Anything but advertising.
But FMCGs operate on a fast track (that’s what the FM stands for).
It’s the difference between a poster we drive by in the street and a page in Country Life we peruse while sitting in a waiting room at the doctor’s office.
We expect the Country Life ad to look exclusive and esoteric.
Maybe we are even prepared to invest time in decoding the subtle meaning.
But that isn’t how posters work.
We drive by them and have a few seconds to get noticed and remembered.
Not only are our products fast moving, our consumers are fast moving.
So you would have thought our advertising should be fast moving, too.
Because the job of that sort of advertising isn’t about subtle seduction and allure.
It’s about “A system…which assists in remembering something.”
Which seems to be a different job to the one most people in our business actually wanted.
When the firebell rungs, it’s rungs for thee.
Most people in creative departments these days do seem to be frustrated ____________s (where the blank can be novelists, screenwriters, artists, artistes, musicians, artisanal rug-weavers, take your pick.)
As a result, I find that I’m often a frustrated copywriter. I just want to make some fucking good ads and everyone else around me is trying to backfill the umpteenth draft of their rap opera into an MPU.
J. Fuck em.
In 1840, the campaign slogan “Tippecanoe and Tyler too!” was first used. People still know that slogan.
Try to remember Mitt Romney, John McCain or John Kerry’s slogans: Believe in America, Country First, A Stronger America. Strong language for weak messages.
The last time a major American campaign used a rhyme was Ross Perot in 1992 (‘I’m Ross, you’re the Boss’). Before that, ’72’s unofficial “They can’t lick our Dick.”
I think Dave is onto something here as American politics seems to be suffering from a lack of rhyming. Or have rhymes been replaced with something even more catchy?
The slogan we remember from the last cycle in US politics wasn’t a rhyme, it was a pun: FEEL THE BERN!
I often wonder where the yellow went, as I click the skip ad button
Great thought.
The sad truth Dave is that many brands today just don’t care. They just want to take your money and they couldn’t give a monkey’s about customer service and everyone knows it too, but people, especially the Brits are like dumb sheep. Banking call centres are the WORST ON THE PLANET. A while ago I was in London and I went down the high street to try and open an account same day. Everyone told me I had to make an appointment. I told them I couldn’t do that. I didn’t have the time. Each girl smiled and replied “Soreee”. I’m not interested in “Soreee” I’m interested in service, but today they think “Soreee” and a smile is service. It’s TOTAL crap. They make massive profits out of our money and then they cut staff and leave you with someone who is powerless to act. It’s bad business. I don’t want to talk to an Algorithm or a Bot or a “Soreee” girl, so I went the only bank that did what I asked but their global call centre is worse than useless because it has people running it that do nothing for anyone. Same problem, different region. What end line can anyone put to that?
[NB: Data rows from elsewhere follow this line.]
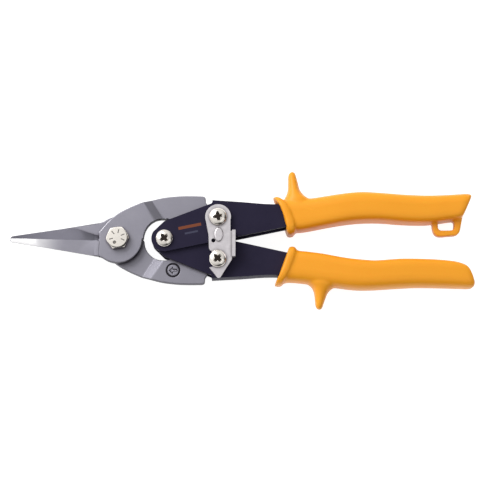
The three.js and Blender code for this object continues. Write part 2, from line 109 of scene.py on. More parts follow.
# Fasteners
SCREW_SHANK = 2.5 * MM
SCREW_HEAD_HEIGHT = 2.4 * MM
BOLT_SHANK = 3.5 * MM
BOLT_HEAD_HEIGHT = 4 * MM
BOLT_FLATS = 11 * MM
SMALL_NUT_FLATS = 8 * MM
BORE_PLAY = 0.1 * MM
HEXAGON_TURN = 0.66 + math.pi / 6

# The spring's wire, its coil and the hooks at the ends of its legs
SPRING_RADIUS = 4.8 * MM
SPRING_WIRE = 0.6 * MM
SPRING_TURNS = 2.5
SPRING_RISE = 2 * MM
SPRING_HOOK = Vector((35, 3.2)) * MM

WEB_FRONT = LINK_PIVOT.x - 3.2 * MM
LEVEL = math.radians(0.4)  # faces that meet at less than this count as one flat face
KEY_DIRECTION = Vector((-0.47, 0.42, 0.53))

# ---- Node materials --------------------------------------------------------------------------------------


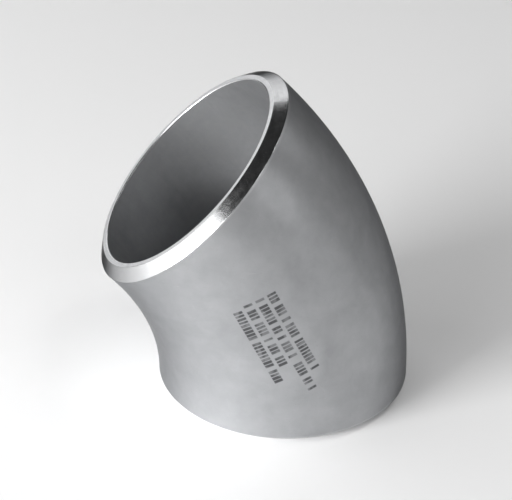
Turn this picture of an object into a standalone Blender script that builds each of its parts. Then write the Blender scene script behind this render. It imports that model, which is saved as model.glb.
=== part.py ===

This thinking extends to the use of music, too. A tune that becomes a branding mnemonic. United Airlines’ use of ‘Rhapsody in Blue’ comes to mind.
It even goes as far as the much-maligned jingle – infra-dig these days, of course, but still valuable.
That’s right Ian. We are entering an era of the internet of things. Unoriginal synthesised, digitised, botted, algorithmic CRAP. The Scientists have taken over the industry and they rationalise everything by hot air maths. Addend is to blame, because when Science knocked on the door, instead of telling them to et lost, they opened the door and let them in. Creativity has been Crucified. It is now in the depths of Hell, but the True Advertising Creative Spirit refuses to die because it is immortal. When this pseudo-bullshit reorder (because we know everything about you) Big Brother world has passed, (and it will) we will be able to advertise again with original ideas, but the whole stinking swamp has to come tumbling down first to be replace by another stinking swamp that will also have to be destroyed before the sacred values return to the industry.
If you want to know where it all stems from, watch: ‘Bernie Sanders Breaks Down America’s Rigged Tax System on You Tube.